After Gaudí’s death, work continued on the church until 1936. These were the days of the bloody Spanish Civil War. The Communists, who hated all things Catholic, set fire to Gaudí’s studio, which held his notes and designs for Sagrada Familia. Many of the original blueprints were destroyed, but the project resumed in 1952 using the surviving drawings and models. Today, the constructed part is open to visitors as well as the small museum that exhibits Gaudí’s original plans and models.


Posthumous praise

When Gaudí died, the people of Barcelona popularly proclaimed him a saint. Even though the architect lived in a reserved manner, removed from the world, rumor of his sanctity had already spread.

No newspaper – not even the most virulently anti-Catholic of the time – attacked him. The director of the Museum of the Barcelona Archdiocese wrote an article calling Gaudí “God’s architect,” coining the honorary title that would be associated with him for decades to come.

The architecture of Sagrada Familia is an expression of his deep Christian commitment but is not without civic propriety. From the very beginning of the 20th century, Sagrada Familia became an icon for the city of Barcelona, just as the Eiffel Tower is for Paris and Big Ben for London. After the architect’s death, the people regarded him as a patron of their grand city. Sixty-five years later, the unfinished church is still Barcelona’s most visited building.


Spiritual impact

There have even been documented conversions resulting from the architecture of Sagrada Familia. The most prominent involved two Japanese men.

One is architect Kenji Imai. He arrived in Barcelona two months after Gaudí’s death. He was traveling the world over to meet the great architects of the day, but by the time he reached Barcelona, Gaudí was dead and buried.

Even so, Imai was not disappointed for having made the trip. Sagrada Familia made such a lasting impression on him that, when he became a professor in Japan, he regularly lectured on Gaudí’s work and, ultimately, converted to Catholicism.

The other noteworthy convert is sculptor Etsuro Sotoo, who worked for years fashioning statues on Barcelona’s cathedral, and eventually became a Catholic.


First beatified architect

In 1999, the former Cardinal Archbishop of Barcelona announced the opening of the cause for Antoni Gaudí’s beatification, the first architect to receive such an honor. The Holy See’s Congregation for the Causes of Saints approved the Archdiocese’s request in just two years. Such requests can sometimes take decades to receive Vatican approval.

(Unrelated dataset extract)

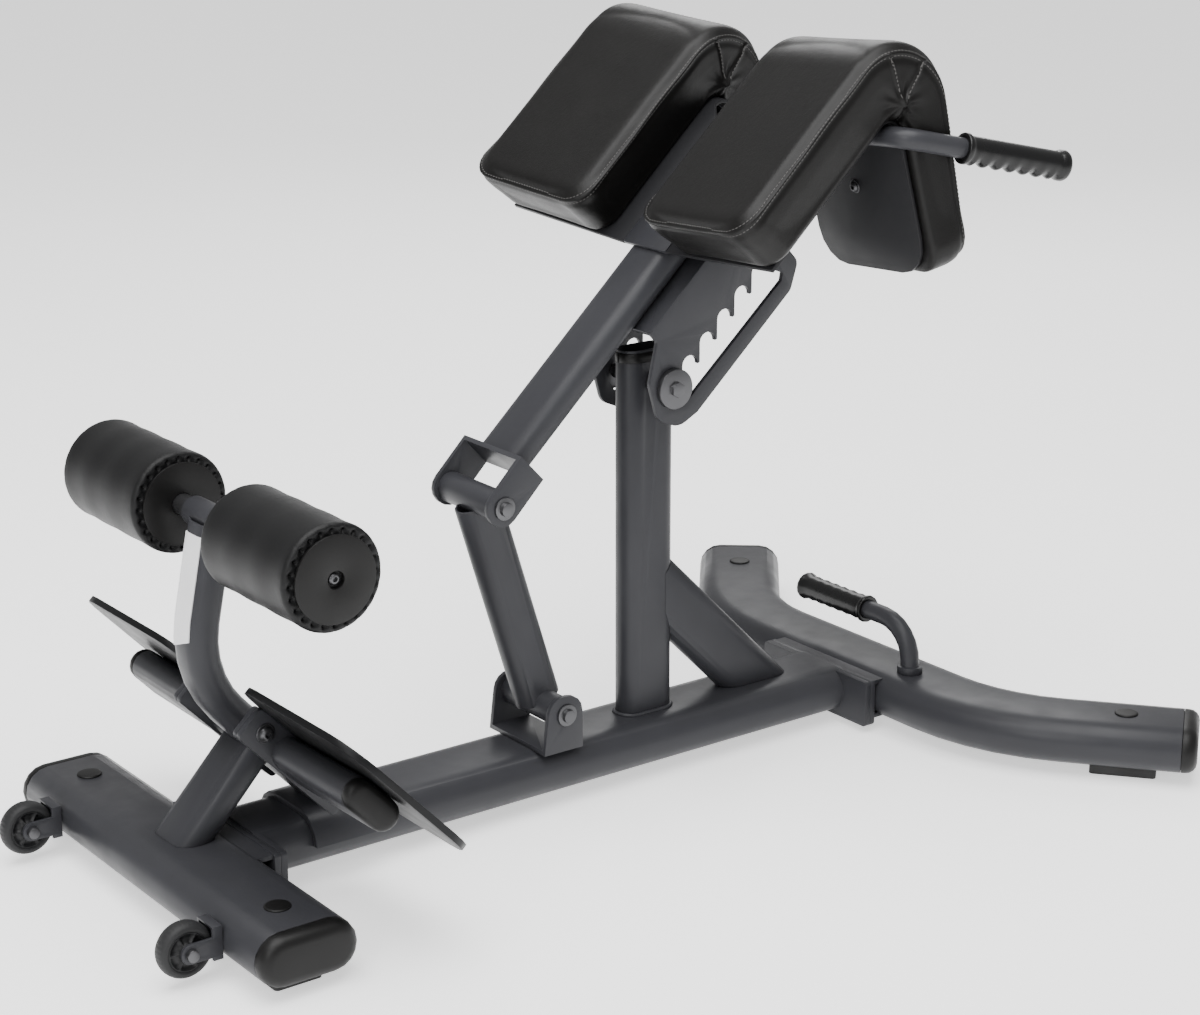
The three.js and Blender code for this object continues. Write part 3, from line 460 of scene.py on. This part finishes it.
def averaged(values, edges, rounds):
    """Each value moved towards the mean of its neighbours, several times."""
    count = np.zeros(len(values))
    np.add.at(count, edges.ravel(), 1)
    for _ in range(rounds):
        total = np.zeros_like(values)
        np.add.at(total, edges[:, 0], values[edges[:, 1]])
        np.add.at(total, edges[:, 1], values[edges[:, 0]])
        values = values * 0.3 + 0.7 * total / np.maximum(count, 1)[:, None]
    return values


def swell(obj, seated):
    """Inflates the cushion as cloth, keeping only the broad swelling, capped."""
    start, _ = arrays(obj.data)
    pins = obj.vertex_groups.new(name="seated")
    pins.add([int(i) for i in np.nonzero(seated)[0]], 1.0, "REPLACE")
    cloth = obj.modifiers.new("cloth", "CLOTH")
    cloth.settings.use_pressure = True
    cloth.settings.uniform_pressure_force = PRESSURE
    cloth.settings.vertex_group_mass = "seated"
    cloth.settings.effector_weights.gravity = 0
    cloth.settings.bending_stiffness = BENDING
    cloth.settings.quality = 4
    for number in range(1, CLOTH_FRAMES + 1):
        bpy.context.scene.frame_set(number)
    baked(obj)
    bpy.context.scene.frame_set(1)
    end, _ = arrays(obj.data)
    pairs = np.empty(len(obj.data.edges) * 2, int)
    obj.data.edges.foreach_get("vertices", pairs)
    move = averaged(end - start, pairs.reshape(-1, 2), SMOOTH_ROUNDS)
    size = np.linalg.norm(move, axis=1, keepdims=True)
    write(obj.data, start + move * np.minimum(1, SWELL_CAP / np.maximum(size, 1e-9)))
    obj.vertex_groups.clear()


def segment_distance(points, a, b):
    span = b - a
    share = np.clip(((points - a) @ span) / (span @ span), 0, 1)
    return np.linalg.norm(points - a - share[:, None] * span, axis=1), share


BEND_RUN = (RUN[STATIONS], RUN[2 * STATIONS])
PINCH = np.array([BEND_RUN[0] + (BEND_RUN[1] - BEND_RUN[0]) * PINCH_SHARE, PINCH_HEIGHT])
DARTS = [np.array([BEND_RUN[0] + (BEND_RUN[1] - BEND_RUN[0]) * share, SEAM_HEIGHT])
         for share in DART_SHARES]


def in_plane(pairs):
    """Flat (run, height) points in the wing's XZ plane."""
    low = np.stack([np.interp(pairs[:, 0], RUN, LOW[:, k]) for k in (0, 1)], axis=1)
    high = np.stack([np.interp(pairs[:, 0], RUN, HIGH[:, k]) for k in (0, 1)], axis=1)
    return low + (high - low) * (pairs[:, 1:2] / PAD_THICK)


def cushion(name, sign):
    """One side's stuffed cushion: bent, swollen by a cloth run, then seamed."""
    obj = flat_block()
    obj.name = obj.data.name = name
    flat, _ = arrays(obj.data)
    obj.data.attributes.new("flat", "FLOAT_VECTOR", "POINT").data.foreach_set(
        "vector", flat.astype(np.float32).ravel())
    write(obj.data, bent(flat, sign))
    if sign < 0:
        obj.data.flip_normals()
    lift = np.clip((flat[:, 2] - 0.012) / 0.03, 0, 1)[:, None]
    co, normal = arrays(obj.data)
    write(obj.data, co - normal * START_SHRINK * lift)
    swell(obj, flat[:, 2] < 0.006)
    fine = obj.modifiers.new("fine", "SUBSURF")
    fine.levels = fine.render_levels = 1
    baked(obj)
    seam(obj)
    obj.data.polygons.foreach_set("use_smooth", [True] * len(obj.data.polygons))
    return obj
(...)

Commenting on the beauty of Sagrada Familia, Cardinal Ricard Maria Carles told a Spanish newspaper: “for me it transmits an evangelical message, very much Gaudí’s style.”

The city of Barcelona hasn’t forgotten about “God’s architect” either. Still considering him one of her favorite sons, the city celebrated 2002 as the “International Year of Gaudí” in commemoration of the 150th anniversary of the architect’s birth.

On the eve of the pope’s visit to Spain eight years later, Lluis Cardinal Martínez Sistach, Archbishop of Barcelona, explained that Benedict XVI, in addition to wanting to honor the church for its sacred beauty, also wants the world to see this church as an icon of hope to Christian families.